Усевшись, Айк принялся рассеянно грызть большой палец у ногтя — дурацкая привычка, от которой он много лет не мог избавиться. В задумчивости или когда ему было не по себе рука сама тянулась ко рту.
Почему события трехлетней давности вдруг начали возвращаться в снах? И почему именно этот момент их с Эйвором неудавшегося побега — ведь тогда все закончилось благополучно? Если бы ему снились кошмары о том, как Эйвор заболел и он, Айк, сходя с ума от горя и чувства вины, был вынужден вернуться с ним домой — это было бы понятно. А так...
— Варенье будешь? — Голос сестры прозвучал над ухом неожиданно громко, и Айк вздрогнул.
— Да, спасибо.
Лурдес поставила перед ним миску с кашей, распахнула окно и крикнула:
— Мэй!
Пару минут спустя хлопнула входная дверь, и в кухню вошла Мэйди с арбалетом на плече. Осторожно пристроила громоздкое оружие в углу и взяла свою миску.
Стрелять из арбалета худо-бедно умели все члены семьи Райни, но только Мэйди увлеклась этим всерьез. Хозяйство было немаленькое, работы полно, но она обязательно находила хоть десять минут в день, чтобы пострелять по самодельным мишеням. Айк не совсем понимал, зачем ей это, ведь никто из них никогда не охотился.
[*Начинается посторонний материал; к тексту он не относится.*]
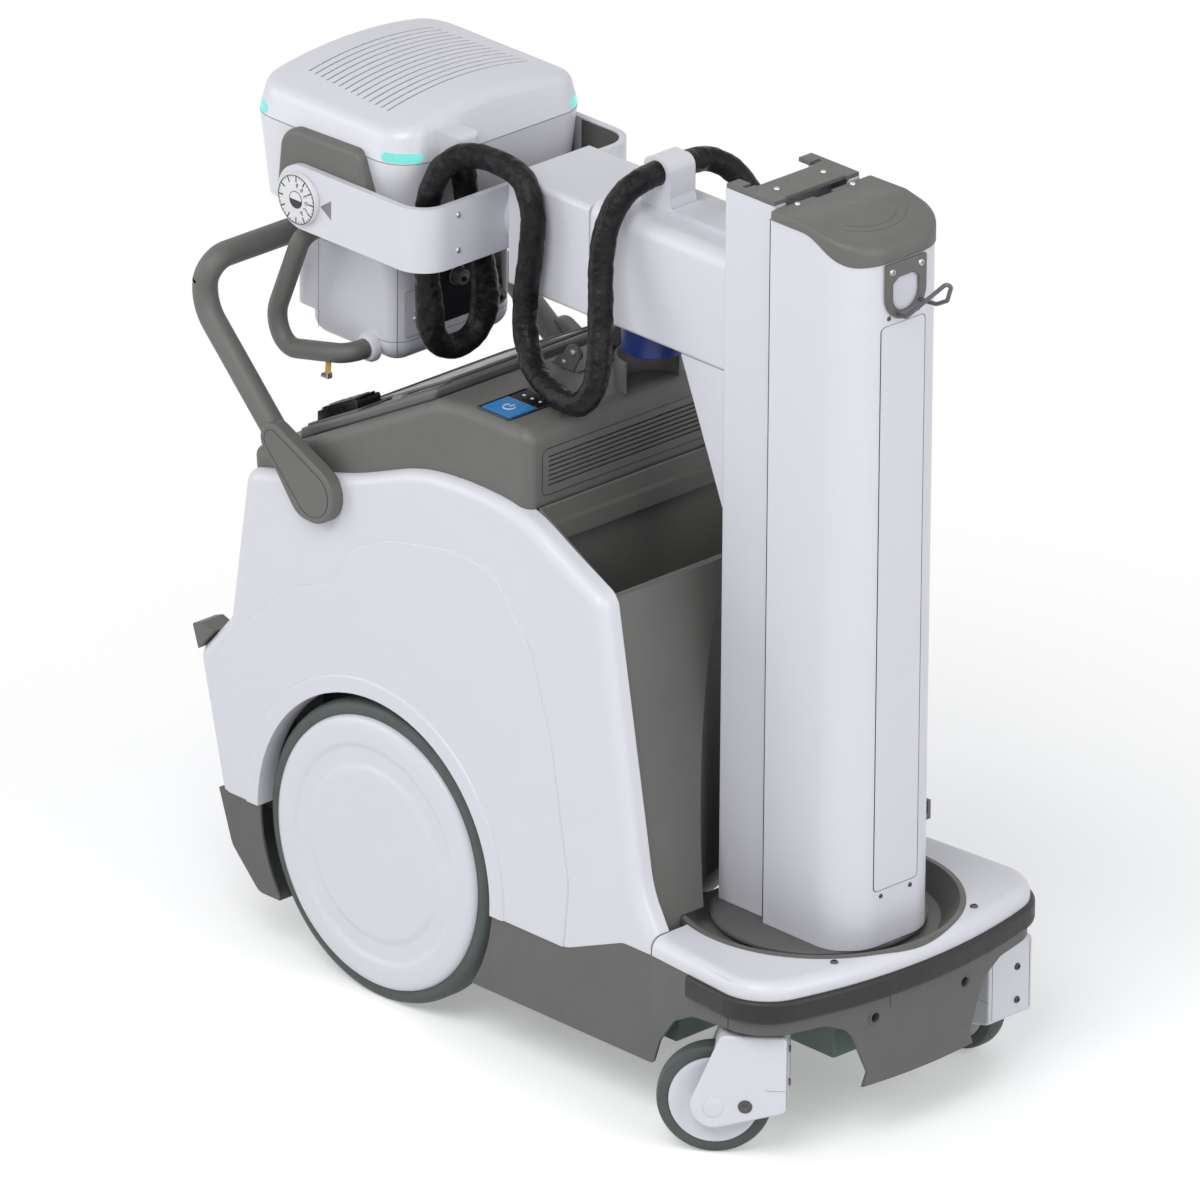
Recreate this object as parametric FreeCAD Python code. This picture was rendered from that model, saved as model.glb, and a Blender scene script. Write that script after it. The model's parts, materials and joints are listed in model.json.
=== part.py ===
import FreeCAD, Part
import math
import os

from FreeCAD import Vector as V

# Mobile x-ray machine, sizes in millimetres.
# +X is the front (column end), +Z is up, the mid-plane is Y = 0,
# and the origin is on the floor in the mid-plane, near mid-length.
# The machine's right side is -Y. Paired pieces are made for the right and mirrored.

# Clearances
running_gap = 0.1
seat_gap = 0.3
slide_gap = 0.5

# Body and covers
body_half = 262.0
cover_depth = 34.0
cover_wall = 6.0
cover_edge = 18.0
cabinet_half = body_half - cover_depth
sheet = 4.0
skirt_bottom = 90.0
skirt_top_front = 206.0
skirt_top_rear = 217.0
deck_seam_x = 313.0
deck_low = 251.0
deck_height = 25.0
deck_top = deck_low + deck_height
cover_rear_foot_x = -554.0
cover_notch = (-600.0, 410.0)
cover_waist = (-537.0, 481.0)
cover_shoulder = (-504.0, 714.0)
cover_nose = (207.0, 742.0)
cover_crest = [
    (-294.0, 769.0, 700),
    (-159.0, 823.0, 320),
    (-57.0, 831.0, 600),
    (42.0, 825.0, 220),
    (133.0, 777.0, 600),
]
grip_width = 41.0
panel_rise = 2.0
side_panel = [
    (-530, 200),
    (-574, 404, 30),
    (-522, 466, 40),
    (-418, 563, 80),
    (-318, 604, 40),
    (-290, 664, 50),
    (-211, 702, 150),
    (-72, 730, 200),
    (2, 716, 50),
    (69, 634, 150),
    (112, 510, 300),
    (150, 300, 60),
    (140, 200),
]

# Rear wheels
wheel_x = -236.0
wheel_radius = 220.0
wheel_disc_radius = 200.0
wheel_face = body_half + 5.0
tyre_width = 45.0
tyre_inset = 10.0
arch_gap = 14.0
axle_radius = 15.0
arch_lip = 26.0
arch_rise = 5.0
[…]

Но не слишком забивал себе голову — были проблемы и поважнее.
Тишина во время завтрака нарушалась лишь щебетанием Лу, которая была просто не способна подолгу молчать, а во внимательном слушателе не нуждалась. Эйвор вяло ковырял еду, Мэйди, глядя в стол, наворачивала за обе щеки. Ела она так же, как работала — молча и неутомимо. Глядя на нее, Айк всегда думал — вот уж кто пошел в отца. Характером, конечно, так-то они с Лу были близнецами.
Айк запивал кашу ягодной водой и рассеянно слушал пересказ любовного романа, пленившего воображение сестры. Затем она начала обстоятельно перечислять дела на сегодня: выгнать коз на выпас в лесной загон, почистить хлев, собрать яйца и покормить кур, прополоть три грядки, приготовить обед…
Айк понимал, что Лурдес говорит это не в укор ему — мол, вот сколько дел, а ты уходишь. Ей просто нравилось ощущать себя домовитой хозяйкой. Однако совесть его уколола — привычно и тем не менее болезненно.
Ничего не поделаешь, надо поскорее вернуться в город — уже рассвело, а идти часа два быстрым шагом. Он и так задержался.
Торопливо натягивая в передней сапоги, Айк в который раз поразился двойственности своих чувств.